Juli Erickson  is an American retired voice actress. Her earliest film appearance was a minor role in Michael Cimino's Heaven's Gate.  She went on to appear in live-action roles in Matlock and Walker: Texas Ranger, and starred as the Pola Negri-influenced character Apollonia Kowalski in the Mariusz Kotowski-directed Holocaust film Esther's Diary (2010).

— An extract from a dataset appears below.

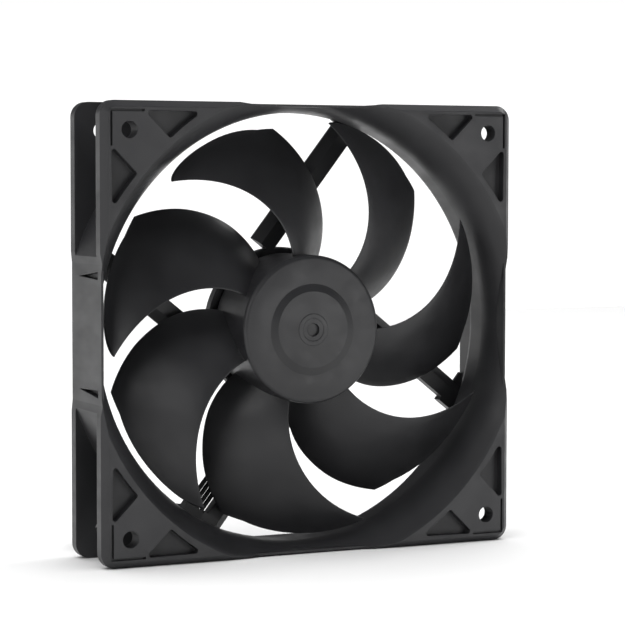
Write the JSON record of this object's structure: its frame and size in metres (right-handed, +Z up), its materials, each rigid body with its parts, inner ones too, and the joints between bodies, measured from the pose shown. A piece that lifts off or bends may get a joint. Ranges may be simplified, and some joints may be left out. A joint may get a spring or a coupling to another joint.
{
  "type": "case fan",
  "caption": "Square 120 mm axial cooling fan with open corner flanges, swept impeller, four spokes behind and a short four-core lead.",
  "frame": {"origin": "under the middle of the frame, on the surface it stands on", "axes": "+Z up, -Y the intake side, +Y the exhaust side with the spokes, +X to the right seen from the intake side"},
  "size_m": [0.12, 0.1034, 0.12],
  "materials": {
    "black_frame": "satin",
    "black_impeller": "satin",
    "plated_steel": "satin",
    "ferrite": "matte",
    "brass": "satin",
    "bronze": "satin",
    "ground_steel": "polished",
    "nylon": "satin",
    "seal_rubber": "matte",
    "dark_label": "matte",
    "core_steel": "satin",
    "board_green": "satin",
    "chip_black": "matte",
    "capacitor_tan": "satin",
    "soft_black": "matte",
    "cable_jacket": "satin",
    "tie_black": "satin",
    "plug_black": "satin",
    "copper_wire": "polished",
    "tinned_pin": "satin",
    "wire_jacket": "satin",
    "contact_metal": "satin"
  },
  "bodies": {
    "frame": {"bearing_sleeve": "bronze", "bearing_tube": "brass", "cable_hank": "cable_jacket", "cable_out": "cable_jacket", "cable_tail": "cable_jacket", "capacitor_1": "capacitor_tan", "capacitor_2": "capacitor_tan", "circuit_board": "board_green", "coil_1": "copper_wire", "coil_2": "copper_wire", "coil_3": "copper_wire", "coil_4": "copper_wire", "contact_1": "contact_metal", "contact_2": "contact_metal", "contact_3": "contact_metal", "contact_4": "contact_metal", "driver_chip": "chip_black", "end_cap": "black_frame", "grommet": "soft_black", "hall_sensor": "chip_black", "hank_tie": "tie_black", "housing": "black_frame", "lower_insulator": "nylon", "oil_seal": "seal_rubber", "plug_housing": "plug_black", "rear_disc": "dark_label", "resistor": "chip_black", "stator_core": "core_steel", "strain_relief": "soft_black", "thrust_pad": "nylon", "upper_insulator": "nylon", "winding_pin_1": "tinned_pin", "winding_pin_2": "tinned_pin", "winding_pin_3": "tinned_pin", "wire_1": "wire_jacket", "wire_2": "wire_jacket", "wire_3": "wire_jacket", "wire_4": "wire_jacket"},
    "rotor": {"impeller": "black_impeller", "rotor_yoke": "plated_steel", "ring_magnet": "ferrite", "shaft_bushing": "brass", "shaft": "ground_steel", "retaining_clip": "nylon"}
  },
  "joints": [
    {"name": "rotor_spin", "type": "hinge", "parent": "frame", "child": "rotor", "pos_m": [0, 0, 0.06], "axis": [0, -1, 0], "continuous": true}
  ]
}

Erickson also has a long list of English language anime voiceover credits. Some of her notable anime appearances include the English dub of the hit manga series Fullmetal Alchemist as Pinako Rockbell, and an appearance in the feature film Evangelion: 1.0 You Are (Not) Alone. She also voices Tsuru and Kokoro in One Piece, Ogen in Basilisk, Setsu in Samurai 7, and Shima in Ouran High School Host Club. On October 26, 2018, Erickson was announced to have retired from voice acting, with her recurring roles recast.

Filmography

Anime
 Basilisk - Iga Ogen
 BECK: Mongolian Chop Squad - Tamayo
 Birdy the Mighty: Decode - Yoshie Suzuki
 Case Closed - Kathleen Neighbers, Nonee
 D.Gray-man - Old Woman (Eps. 16-17), Spider Akuma (Ep. 42)
 Deadman Wonderland - Miyako
 Eden of the East: Paradise Lost - Toshiko Kitabayashi
 El Cazador de la Bruja - Bucho's Wife (Ep. 5)
 Eureka Seven: AO - Naru's Grandmother
 Fafner in the Azure: Heaven and Earth - Ikumi Nishio
 Fairy Tail - Ohba Babasama (Ep. 154-263)
 Fractale - Priestess (Ep. 3)
 Fullmetal Alchemist series - Pinako Rockbell (Winry's Grandmother)
 Gosick - Roxanne (Eps. 1, 3)
 Hal - Erika
 Hell Girl - Ai's Grandmother
 Hero Tales - Innkeeper (Ep. 3)
 Kamisama Kiss - Demon Hag (Ep. 1)
 Kodocha - Ms. Sakaki (Ep. 35), Shizuka Kurata
 Lupin the Third: The Woman Called Fujiko Mine - Old Woman (Ep. 5), Aisha's Mother (Ep. 13)
 Mushishi - Tama (Ep. 20)
 My Bride Is a Mermaid - Nagasumi's Grandmother
 My Hero Academia - Recovery Girl (Season 1 only)
 One Piece - Tsuru, Amazon, Kokoro, Additional Voices
 One Piece Film: Z - Tsuru
 Ouran High School Host Club - Shima Maezono (Eps. 10, 26)
 Overlord - Lissy Balear
 Pandora in the Crimson Shell: Ghost Urn - Anna
 Panty & Stocking with Garterbelt - Panty's Granny (Ep. 13A)
 Samurai 7 - Setsu (Kirara's Grandmother)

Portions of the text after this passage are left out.